2. **Lease-based**: Leader holds a time-limited lock (lease). Must renew before expiry. If leader dies, lease expires and new election occurs.
- Redis SETNX with TTL
- DynamoDB conditional writes
- etcd lease API
3. **Bully algorithm**: Node with highest ID wins. Simple but chatty.
**Fencing tokens:** After election, the leader gets a monotonically increasing token. This prevents "zombie leaders" — a slow leader that thinks it's still leading after a new leader was elected.
**Split-brain prevention:**
- Require majority quorum for election
- Use fencing tokens to invalidate stale leaders
- Short lease times with health checks
Common Use Cases
- Database primary selection (PostgreSQL, MySQL)
- Distributed job scheduling (run cron on exactly one node)

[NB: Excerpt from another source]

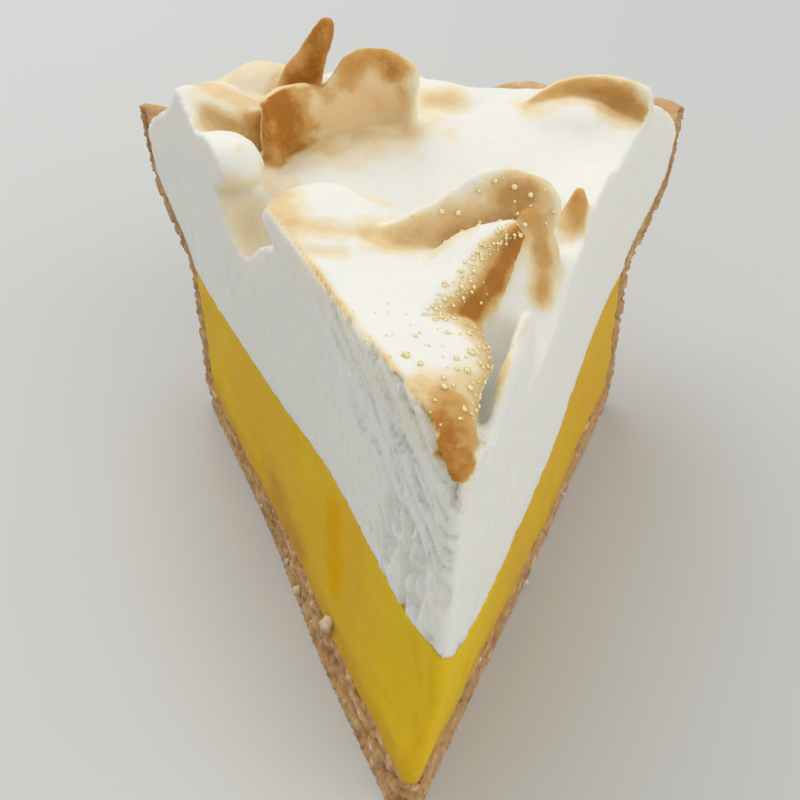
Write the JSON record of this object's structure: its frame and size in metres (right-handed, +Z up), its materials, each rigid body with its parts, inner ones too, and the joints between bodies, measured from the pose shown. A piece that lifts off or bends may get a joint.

- Partition assignment in Kafka consumer groups
- Coordination in distributed processing frameworks
Advantages
- +Ensures single coordinator for consistency
- +Handles leader failure with automatic re-election
- +Well-understood patterns and tools
- +Fencing tokens prevent split-brain issues
Disadvantages
- -Leader is a potential bottleneck
- -Election process causes brief unavailability
- -Network partitions can cause split-brain without proper fencing
- -Complexity of implementing correctly